** Begin PROVIDED DATA **

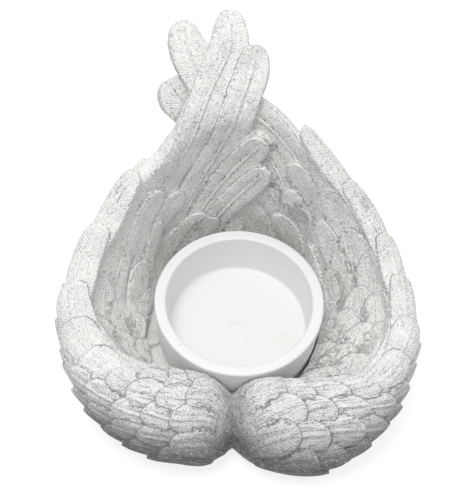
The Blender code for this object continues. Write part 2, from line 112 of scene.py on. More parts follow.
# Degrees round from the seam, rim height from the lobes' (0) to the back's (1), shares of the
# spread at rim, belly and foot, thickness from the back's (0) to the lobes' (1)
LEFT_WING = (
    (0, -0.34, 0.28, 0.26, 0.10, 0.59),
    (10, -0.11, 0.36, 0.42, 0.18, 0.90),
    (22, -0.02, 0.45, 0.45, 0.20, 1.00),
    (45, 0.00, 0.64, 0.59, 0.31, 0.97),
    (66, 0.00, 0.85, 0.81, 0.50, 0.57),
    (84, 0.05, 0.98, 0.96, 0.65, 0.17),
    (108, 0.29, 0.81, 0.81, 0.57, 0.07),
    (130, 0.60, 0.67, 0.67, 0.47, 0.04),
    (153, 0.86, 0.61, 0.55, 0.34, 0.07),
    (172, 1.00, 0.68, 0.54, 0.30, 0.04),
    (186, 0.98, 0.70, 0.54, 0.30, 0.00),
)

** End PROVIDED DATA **

EXERCISE INSTRUCTIONS => Write out the entire listing exactly.

EXERCISE RESULT =>
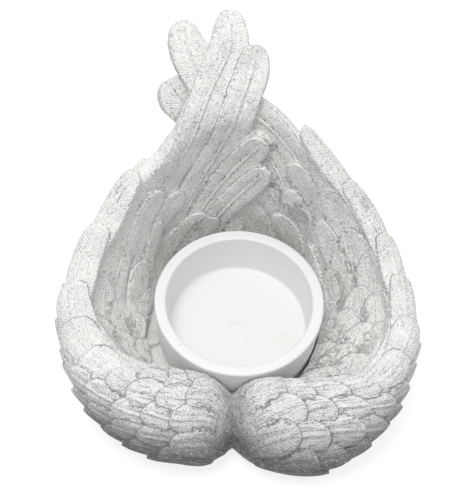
The Blender code for this object continues. Write part 2, from line 112 of scene.py on. More parts follow.
# Degrees round from the seam, rim height from the lobes' (0) to the back's (1), shares of the
# spread at rim, belly and foot, thickness from the back's (0) to the lobes' (1)
LEFT_WING = (
    (0, -0.34, 0.28, 0.26, 0.10, 0.59),
    (10, -0.11, 0.36, 0.42, 0.18, 0.90),
    (22, -0.02, 0.45, 0.45, 0.20, 1.00),
    (45, 0.00, 0.64, 0.59, 0.31, 0.97),
    (66, 0.00, 0.85, 0.81, 0.50, 0.57),
    (84, 0.05, 0.98, 0.96, 0.65, 0.17),
    (108, 0.29, 0.81, 0.81, 0.57, 0.07),
    (130, 0.60, 0.67, 0.67, 0.47, 0.04),
    (153, 0.86, 0.61, 0.55, 0.34, 0.07),
    (172, 1.00, 0.68, 0.54, 0.30, 0.04),
    (186, 0.98, 0.70, 0.54, 0.30, 0.00),
)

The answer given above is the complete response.